#### [GIVEN INFORMATION]
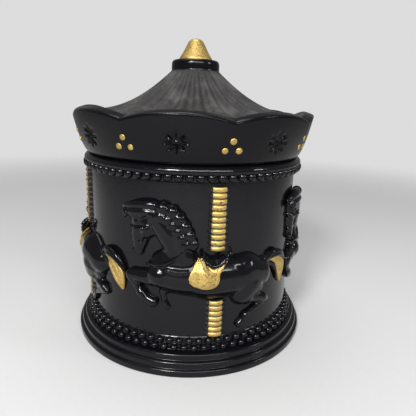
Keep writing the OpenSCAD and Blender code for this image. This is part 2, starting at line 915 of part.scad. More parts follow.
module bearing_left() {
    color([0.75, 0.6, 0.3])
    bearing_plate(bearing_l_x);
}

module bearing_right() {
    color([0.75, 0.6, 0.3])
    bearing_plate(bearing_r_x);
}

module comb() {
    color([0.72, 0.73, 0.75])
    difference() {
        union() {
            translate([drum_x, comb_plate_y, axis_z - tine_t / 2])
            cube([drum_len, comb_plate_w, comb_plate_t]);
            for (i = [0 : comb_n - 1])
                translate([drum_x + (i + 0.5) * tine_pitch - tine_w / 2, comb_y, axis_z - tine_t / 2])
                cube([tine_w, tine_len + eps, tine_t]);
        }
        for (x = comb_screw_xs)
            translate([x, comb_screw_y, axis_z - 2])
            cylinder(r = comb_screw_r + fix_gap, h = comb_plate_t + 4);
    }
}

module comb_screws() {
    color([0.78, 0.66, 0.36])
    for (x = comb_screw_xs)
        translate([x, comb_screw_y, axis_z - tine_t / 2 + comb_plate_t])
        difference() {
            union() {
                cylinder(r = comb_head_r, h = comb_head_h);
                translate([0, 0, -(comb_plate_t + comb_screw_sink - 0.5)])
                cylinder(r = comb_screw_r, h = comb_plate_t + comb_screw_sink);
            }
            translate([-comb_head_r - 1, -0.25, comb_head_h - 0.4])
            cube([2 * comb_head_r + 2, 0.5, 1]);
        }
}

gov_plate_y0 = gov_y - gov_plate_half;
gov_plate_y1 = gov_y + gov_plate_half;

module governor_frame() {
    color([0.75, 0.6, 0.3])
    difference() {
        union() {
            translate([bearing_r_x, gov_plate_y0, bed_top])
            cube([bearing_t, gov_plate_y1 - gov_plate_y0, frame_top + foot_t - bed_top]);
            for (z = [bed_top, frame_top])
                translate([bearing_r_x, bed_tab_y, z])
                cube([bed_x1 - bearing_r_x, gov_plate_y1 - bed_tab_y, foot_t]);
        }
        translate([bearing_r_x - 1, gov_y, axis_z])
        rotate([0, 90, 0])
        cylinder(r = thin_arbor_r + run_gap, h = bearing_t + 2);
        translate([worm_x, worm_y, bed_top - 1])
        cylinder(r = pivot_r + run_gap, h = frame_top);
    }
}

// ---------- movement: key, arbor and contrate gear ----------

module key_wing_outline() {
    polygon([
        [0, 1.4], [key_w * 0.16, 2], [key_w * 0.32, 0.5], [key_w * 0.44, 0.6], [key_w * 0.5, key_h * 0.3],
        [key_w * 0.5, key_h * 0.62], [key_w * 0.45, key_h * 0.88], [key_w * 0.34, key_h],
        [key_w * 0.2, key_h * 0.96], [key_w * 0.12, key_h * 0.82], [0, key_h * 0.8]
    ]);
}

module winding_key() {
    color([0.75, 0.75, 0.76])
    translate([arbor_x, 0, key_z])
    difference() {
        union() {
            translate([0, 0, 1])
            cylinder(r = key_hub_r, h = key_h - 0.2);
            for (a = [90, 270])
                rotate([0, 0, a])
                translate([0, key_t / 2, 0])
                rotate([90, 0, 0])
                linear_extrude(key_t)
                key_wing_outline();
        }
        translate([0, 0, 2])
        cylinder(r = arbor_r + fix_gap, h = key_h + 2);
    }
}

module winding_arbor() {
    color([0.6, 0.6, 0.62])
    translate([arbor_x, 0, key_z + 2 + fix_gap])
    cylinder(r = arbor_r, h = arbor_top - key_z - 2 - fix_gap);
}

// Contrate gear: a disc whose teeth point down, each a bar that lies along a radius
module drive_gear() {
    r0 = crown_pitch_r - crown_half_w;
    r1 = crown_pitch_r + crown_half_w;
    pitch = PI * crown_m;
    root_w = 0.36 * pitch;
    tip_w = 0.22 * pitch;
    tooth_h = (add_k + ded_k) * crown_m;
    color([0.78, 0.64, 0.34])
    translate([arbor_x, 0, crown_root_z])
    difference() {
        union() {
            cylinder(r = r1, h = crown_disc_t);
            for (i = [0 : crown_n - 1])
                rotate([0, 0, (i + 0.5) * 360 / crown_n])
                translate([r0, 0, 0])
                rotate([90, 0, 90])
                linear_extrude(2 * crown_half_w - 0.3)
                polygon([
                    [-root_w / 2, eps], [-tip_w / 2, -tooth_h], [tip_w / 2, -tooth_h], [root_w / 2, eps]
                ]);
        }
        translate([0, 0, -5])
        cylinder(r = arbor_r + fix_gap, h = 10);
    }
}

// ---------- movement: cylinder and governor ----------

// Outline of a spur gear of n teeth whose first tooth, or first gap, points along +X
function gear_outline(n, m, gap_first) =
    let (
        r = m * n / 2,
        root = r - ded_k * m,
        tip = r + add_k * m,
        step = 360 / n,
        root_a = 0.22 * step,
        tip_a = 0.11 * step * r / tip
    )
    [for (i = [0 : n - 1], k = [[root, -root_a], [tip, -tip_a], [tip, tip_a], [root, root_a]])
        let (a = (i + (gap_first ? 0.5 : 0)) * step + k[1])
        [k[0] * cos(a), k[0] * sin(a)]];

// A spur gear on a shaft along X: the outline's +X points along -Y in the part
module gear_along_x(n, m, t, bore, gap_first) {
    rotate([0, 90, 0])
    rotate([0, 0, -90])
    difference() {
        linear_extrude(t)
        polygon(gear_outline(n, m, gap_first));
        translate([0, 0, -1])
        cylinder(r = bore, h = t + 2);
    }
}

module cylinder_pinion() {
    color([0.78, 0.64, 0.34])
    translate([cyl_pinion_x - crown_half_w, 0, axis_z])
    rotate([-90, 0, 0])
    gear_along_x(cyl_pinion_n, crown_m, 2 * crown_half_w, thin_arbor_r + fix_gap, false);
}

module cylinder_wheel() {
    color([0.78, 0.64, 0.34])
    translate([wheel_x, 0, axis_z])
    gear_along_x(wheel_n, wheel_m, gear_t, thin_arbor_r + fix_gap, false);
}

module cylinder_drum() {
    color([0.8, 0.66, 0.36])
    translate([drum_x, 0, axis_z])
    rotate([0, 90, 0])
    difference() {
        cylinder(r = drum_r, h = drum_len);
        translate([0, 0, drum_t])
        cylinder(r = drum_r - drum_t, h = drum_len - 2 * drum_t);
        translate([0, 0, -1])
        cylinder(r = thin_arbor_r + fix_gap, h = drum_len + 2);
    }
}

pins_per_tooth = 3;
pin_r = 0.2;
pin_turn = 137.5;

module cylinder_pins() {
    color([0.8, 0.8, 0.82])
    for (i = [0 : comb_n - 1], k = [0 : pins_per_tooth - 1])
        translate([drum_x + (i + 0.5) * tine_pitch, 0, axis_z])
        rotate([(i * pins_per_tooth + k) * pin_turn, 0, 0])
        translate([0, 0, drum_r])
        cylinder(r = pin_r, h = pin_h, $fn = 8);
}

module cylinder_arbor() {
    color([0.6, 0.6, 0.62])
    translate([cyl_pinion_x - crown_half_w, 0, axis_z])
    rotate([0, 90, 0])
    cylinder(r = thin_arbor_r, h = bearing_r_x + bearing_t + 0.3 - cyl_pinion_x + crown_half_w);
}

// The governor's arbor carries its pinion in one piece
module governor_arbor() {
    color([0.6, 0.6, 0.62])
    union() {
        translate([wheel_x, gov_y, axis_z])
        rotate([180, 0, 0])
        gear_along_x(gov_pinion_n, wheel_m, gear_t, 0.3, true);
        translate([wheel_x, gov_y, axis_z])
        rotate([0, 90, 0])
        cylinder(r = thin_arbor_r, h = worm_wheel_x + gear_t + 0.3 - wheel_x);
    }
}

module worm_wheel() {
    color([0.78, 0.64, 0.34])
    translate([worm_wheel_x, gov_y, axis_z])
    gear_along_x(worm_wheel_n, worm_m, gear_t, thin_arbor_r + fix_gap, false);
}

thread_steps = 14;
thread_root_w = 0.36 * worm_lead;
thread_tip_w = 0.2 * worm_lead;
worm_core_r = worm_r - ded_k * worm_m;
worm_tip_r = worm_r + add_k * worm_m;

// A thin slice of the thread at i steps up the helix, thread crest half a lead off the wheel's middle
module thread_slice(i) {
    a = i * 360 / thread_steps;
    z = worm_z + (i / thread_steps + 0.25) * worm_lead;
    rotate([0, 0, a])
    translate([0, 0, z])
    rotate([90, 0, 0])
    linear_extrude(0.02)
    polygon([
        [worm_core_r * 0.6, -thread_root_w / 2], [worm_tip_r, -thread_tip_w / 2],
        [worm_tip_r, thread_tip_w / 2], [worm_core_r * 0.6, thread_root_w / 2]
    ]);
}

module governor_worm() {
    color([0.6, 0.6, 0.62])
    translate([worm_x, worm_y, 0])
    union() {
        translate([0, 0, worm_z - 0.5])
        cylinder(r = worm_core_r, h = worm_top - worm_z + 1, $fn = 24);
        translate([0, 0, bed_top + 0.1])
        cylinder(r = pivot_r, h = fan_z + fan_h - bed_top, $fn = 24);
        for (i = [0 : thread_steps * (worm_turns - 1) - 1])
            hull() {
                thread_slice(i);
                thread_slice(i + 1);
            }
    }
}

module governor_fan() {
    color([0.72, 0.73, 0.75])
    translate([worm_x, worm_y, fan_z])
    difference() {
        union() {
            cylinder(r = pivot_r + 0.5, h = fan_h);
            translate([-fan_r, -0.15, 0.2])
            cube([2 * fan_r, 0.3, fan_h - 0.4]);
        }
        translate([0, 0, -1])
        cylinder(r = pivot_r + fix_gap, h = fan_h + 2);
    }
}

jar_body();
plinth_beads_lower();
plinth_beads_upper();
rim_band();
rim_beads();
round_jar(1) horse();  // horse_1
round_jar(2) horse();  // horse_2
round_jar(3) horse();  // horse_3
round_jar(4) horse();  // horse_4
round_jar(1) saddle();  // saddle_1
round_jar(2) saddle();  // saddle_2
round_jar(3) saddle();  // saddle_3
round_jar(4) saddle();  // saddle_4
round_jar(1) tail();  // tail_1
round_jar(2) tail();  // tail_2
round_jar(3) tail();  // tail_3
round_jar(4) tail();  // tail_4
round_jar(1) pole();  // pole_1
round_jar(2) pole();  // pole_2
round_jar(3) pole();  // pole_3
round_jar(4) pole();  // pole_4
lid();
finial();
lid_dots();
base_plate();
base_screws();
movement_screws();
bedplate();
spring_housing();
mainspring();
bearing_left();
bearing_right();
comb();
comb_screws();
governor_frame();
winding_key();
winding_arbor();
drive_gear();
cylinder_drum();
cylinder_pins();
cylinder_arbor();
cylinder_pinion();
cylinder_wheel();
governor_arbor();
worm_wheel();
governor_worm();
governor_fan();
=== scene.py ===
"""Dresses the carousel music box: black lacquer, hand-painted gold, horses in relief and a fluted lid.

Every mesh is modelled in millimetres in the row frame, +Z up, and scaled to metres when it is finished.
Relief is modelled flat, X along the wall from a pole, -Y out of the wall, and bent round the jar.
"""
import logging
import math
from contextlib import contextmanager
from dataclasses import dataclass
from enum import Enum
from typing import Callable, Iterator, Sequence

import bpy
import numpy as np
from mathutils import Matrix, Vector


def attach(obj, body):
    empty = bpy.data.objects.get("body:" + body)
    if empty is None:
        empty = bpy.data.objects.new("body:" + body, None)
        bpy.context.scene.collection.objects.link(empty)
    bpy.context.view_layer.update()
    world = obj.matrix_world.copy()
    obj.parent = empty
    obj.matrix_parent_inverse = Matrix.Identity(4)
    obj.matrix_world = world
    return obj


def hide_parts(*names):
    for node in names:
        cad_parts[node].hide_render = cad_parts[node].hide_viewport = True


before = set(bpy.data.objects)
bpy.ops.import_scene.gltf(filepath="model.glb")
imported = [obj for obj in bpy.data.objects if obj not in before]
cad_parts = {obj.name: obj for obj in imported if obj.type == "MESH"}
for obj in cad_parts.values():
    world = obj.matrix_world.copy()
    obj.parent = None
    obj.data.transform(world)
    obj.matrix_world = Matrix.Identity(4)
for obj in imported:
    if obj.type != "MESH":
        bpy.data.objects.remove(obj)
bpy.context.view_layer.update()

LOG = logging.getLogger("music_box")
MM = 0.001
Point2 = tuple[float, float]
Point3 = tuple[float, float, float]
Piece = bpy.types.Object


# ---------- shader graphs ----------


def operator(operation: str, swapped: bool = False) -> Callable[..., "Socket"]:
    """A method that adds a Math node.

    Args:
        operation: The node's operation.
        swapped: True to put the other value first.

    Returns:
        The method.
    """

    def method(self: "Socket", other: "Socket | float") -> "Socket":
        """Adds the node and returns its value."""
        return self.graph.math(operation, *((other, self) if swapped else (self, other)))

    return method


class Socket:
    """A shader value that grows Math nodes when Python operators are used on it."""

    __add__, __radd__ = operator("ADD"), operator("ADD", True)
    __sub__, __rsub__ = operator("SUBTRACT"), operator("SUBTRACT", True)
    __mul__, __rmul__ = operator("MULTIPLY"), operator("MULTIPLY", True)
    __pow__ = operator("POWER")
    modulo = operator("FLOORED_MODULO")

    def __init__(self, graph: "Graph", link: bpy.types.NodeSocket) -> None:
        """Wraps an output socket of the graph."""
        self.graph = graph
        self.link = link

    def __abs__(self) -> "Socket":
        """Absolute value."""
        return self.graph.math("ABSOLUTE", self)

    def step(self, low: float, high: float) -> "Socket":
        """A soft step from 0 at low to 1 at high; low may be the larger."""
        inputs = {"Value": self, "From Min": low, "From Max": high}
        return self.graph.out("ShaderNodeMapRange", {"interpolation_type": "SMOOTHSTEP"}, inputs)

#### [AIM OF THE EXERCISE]
Find each line that has the word "before", then copy it out.

#### [WRITTEN ANSWER]
before = set(bpy.data.objects)
imported = [obj for obj in bpy.data.objects if obj not in before]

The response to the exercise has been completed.